**Task to carry out:**
The exercise asks for every line of the data to be reproduced exactly.

**Data segment:**
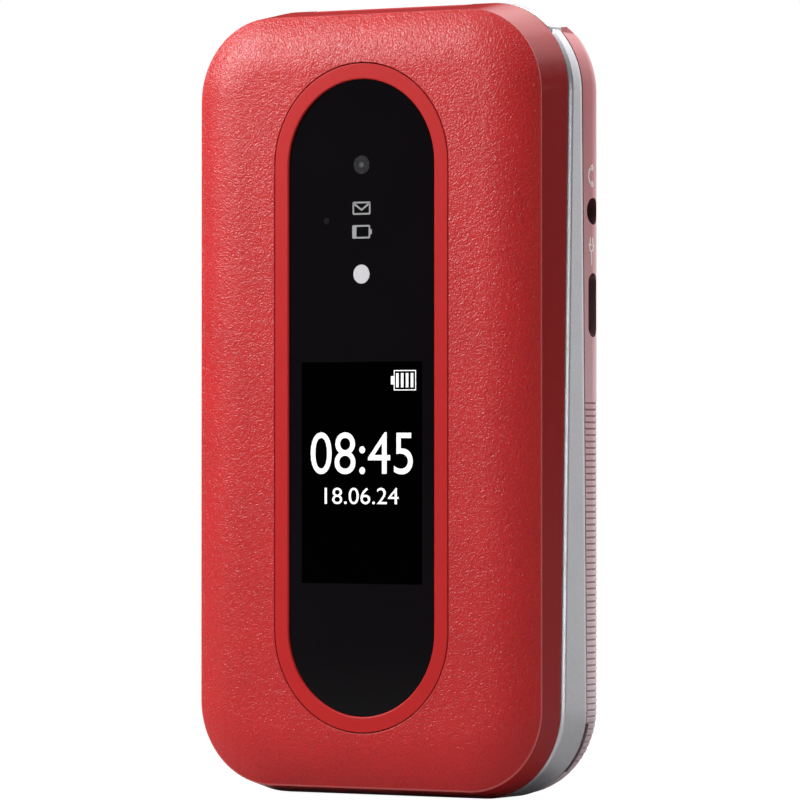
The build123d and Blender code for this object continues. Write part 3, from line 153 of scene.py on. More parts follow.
# ---- node helpers ----
class Graph:
    """The node tree of a material or world, with short calls for the nodes used here."""

    def __init__(self, owner):
        owner.use_nodes = True
        self.tree = owner.node_tree
        self.tree.nodes.clear()

    def add(self, kind, inputs=None, **settings):
        made = self.tree.nodes.new(kind)
        for key, value in settings.items():
            setattr(made, key, value)
        for key, value in (inputs or {}).items():
            self.put(made.inputs[key], value)
        return made

    def put(self, socket, value):
        if isinstance(value, bpy.types.NodeSocket):
            self.tree.links.new(value, socket)
        else:
            socket.default_value = value

    def math(self, operation, *values, clamp=False):
        inputs = dict(enumerate(values))
        return self.add("ShaderNodeMath", inputs, operation=operation, use_clamp=clamp).outputs[0]

    def vector(self, operation, inputs):
        return self.add("ShaderNodeVectorMath", inputs, operation=operation).outputs[0]

    def parts(self, vector):
        return self.add("ShaderNodeSeparateXYZ", {"Vector": vector}).outputs

    def ramp(self, value, low, high, to_low=0.0, to_high=1.0, smooth=False):
        inputs = {"Value": value, "From Min": low, "From Max": high, "To Min": to_low, "To Max": to_high}
        kind = "SMOOTHSTEP" if smooth else "LINEAR"
        return self.add("ShaderNodeMapRange", inputs, interpolation_type=kind).outputs["Result"]

    def mix(self, share, first, second):
        made = self.add("ShaderNodeMix", data_type="RGBA")
        self.put(made.inputs["Factor"], share)
        self.put(made.inputs[6], first)
        self.put(made.inputs[7], second)
        return made.outputs[2]

    def place(self):
        """Object coordinates in millimetres."""
        where = self.add("ShaderNodeTexCoord").outputs["Object"]
        return self.add("ShaderNodeMapping", {"Vector": where, "Scale": [1 / MM] * 3}).outputs[0]

    def noise(self, where, scale, detail=2.0, rough=0.5, distortion=0.0, output="Fac"):
        inputs = {"Vector": where, "Scale": scale, "Detail": detail}
        inputs.update({"Roughness": rough, "Distortion": distortion})
        return self.add("ShaderNodeTexNoise", inputs).outputs[output]

    def cells(self, where, scale, feature="F1", output="Distance", **inputs):
        inputs = {"Vector": where, "Scale": scale, **inputs}
        return self.add("ShaderNodeTexVoronoi", inputs, feature=feature).outputs[output]

    def flakes(self, where, scale):
        """A random number for each fleck of metal paint."""
        flake = self.cells(where, scale, output="Color")
        return self.add("ShaderNodeSeparateColor", {"Color": flake}).outputs["Red"]

    def rounded(self, radius, samples=4):
        """Normals that round sharp edges by a radius."""
        return self.add("ShaderNodeBevel", {"Radius": radius * MM}, samples=samples).outputs[0]

    def bump(self, height, depth, strength=1.0, normal=None):
        inputs = {"Height": height, "Distance": depth * MM, "Strength": strength}
        if normal is not None:
            inputs["Normal"] = normal
        return self.add("ShaderNodeBump", inputs).outputs["Normal"]

    def principled(self, tint, rough, **inputs):
        """Ends a material in a Principled shader. An underscore in a name stands for a space."""
        inputs = {key.replace("_", " "): value for key, value in inputs.items()}
        shader = self.add("ShaderNodeBsdfPrincipled", {"Base Color": tint, "Roughness": rough, **inputs})
        self.add("ShaderNodeOutputMaterial", {"Surface": shader.outputs[0]})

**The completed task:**
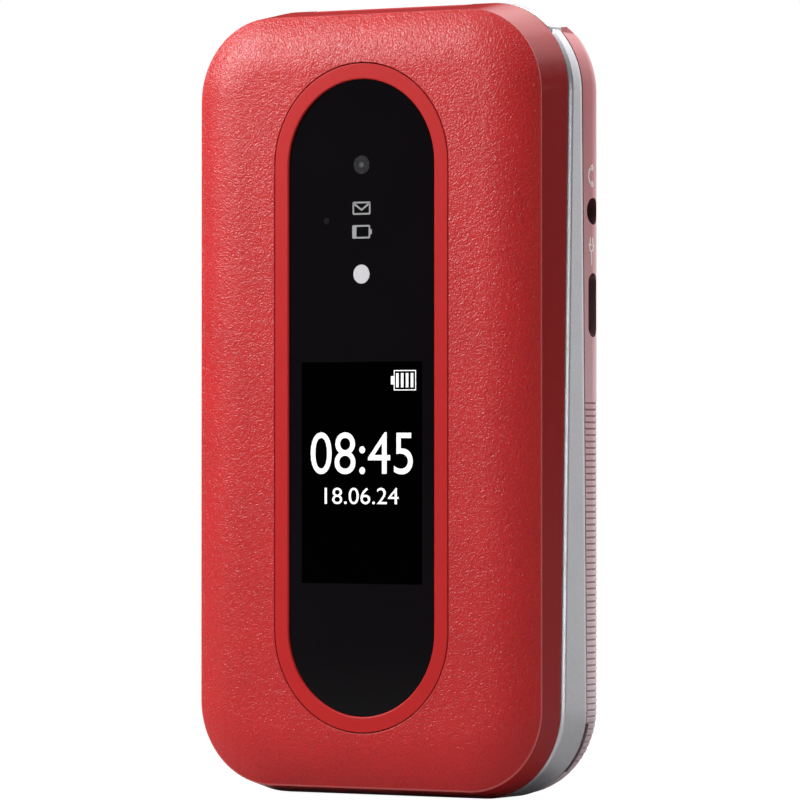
The build123d and Blender code for this object continues. Write part 3, from line 153 of scene.py on. More parts follow.
# ---- node helpers ----
class Graph:
    """The node tree of a material or world, with short calls for the nodes used here."""

    def __init__(self, owner):
        owner.use_nodes = True
        self.tree = owner.node_tree
        self.tree.nodes.clear()

    def add(self, kind, inputs=None, **settings):
        made = self.tree.nodes.new(kind)
        for key, value in settings.items():
            setattr(made, key, value)
        for key, value in (inputs or {}).items():
            self.put(made.inputs[key], value)
        return made

    def put(self, socket, value):
        if isinstance(value, bpy.types.NodeSocket):
            self.tree.links.new(value, socket)
        else:
            socket.default_value = value

    def math(self, operation, *values, clamp=False):
        inputs = dict(enumerate(values))
        return self.add("ShaderNodeMath", inputs, operation=operation, use_clamp=clamp).outputs[0]

    def vector(self, operation, inputs):
        return self.add("ShaderNodeVectorMath", inputs, operation=operation).outputs[0]

    def parts(self, vector):
        return self.add("ShaderNodeSeparateXYZ", {"Vector": vector}).outputs

    def ramp(self, value, low, high, to_low=0.0, to_high=1.0, smooth=False):
        inputs = {"Value": value, "From Min": low, "From Max": high, "To Min": to_low, "To Max": to_high}
        kind = "SMOOTHSTEP" if smooth else "LINEAR"
        return self.add("ShaderNodeMapRange", inputs, interpolation_type=kind).outputs["Result"]

    def mix(self, share, first, second):
        made = self.add("ShaderNodeMix", data_type="RGBA")
        self.put(made.inputs["Factor"], share)
        self.put(made.inputs[6], first)
        self.put(made.inputs[7], second)
        return made.outputs[2]

    def place(self):
        """Object coordinates in millimetres."""
        where = self.add("ShaderNodeTexCoord").outputs["Object"]
        return self.add("ShaderNodeMapping", {"Vector": where, "Scale": [1 / MM] * 3}).outputs[0]

    def noise(self, where, scale, detail=2.0, rough=0.5, distortion=0.0, output="Fac"):
        inputs = {"Vector": where, "Scale": scale, "Detail": detail}
        inputs.update({"Roughness": rough, "Distortion": distortion})
        return self.add("ShaderNodeTexNoise", inputs).outputs[output]

    def cells(self, where, scale, feature="F1", output="Distance", **inputs):
        inputs = {"Vector": where, "Scale": scale, **inputs}
        return self.add("ShaderNodeTexVoronoi", inputs, feature=feature).outputs[output]

    def flakes(self, where, scale):
        """A random number for each fleck of metal paint."""
        flake = self.cells(where, scale, output="Color")
        return self.add("ShaderNodeSeparateColor", {"Color": flake}).outputs["Red"]

    def rounded(self, radius, samples=4):
        """Normals that round sharp edges by a radius."""
        return self.add("ShaderNodeBevel", {"Radius": radius * MM}, samples=samples).outputs[0]

    def bump(self, height, depth, strength=1.0, normal=None):
        inputs = {"Height": height, "Distance": depth * MM, "Strength": strength}
        if normal is not None:
            inputs["Normal"] = normal
        return self.add("ShaderNodeBump", inputs).outputs["Normal"]

    def principled(self, tint, rough, **inputs):
        """Ends a material in a Principled shader. An underscore in a name stands for a space."""
        inputs = {key.replace("_", " "): value for key, value in inputs.items()}
        shader = self.add("ShaderNodeBsdfPrincipled", {"Base Color": tint, "Roughness": rough, **inputs})
        self.add("ShaderNodeOutputMaterial", {"Surface": shader.outputs[0]})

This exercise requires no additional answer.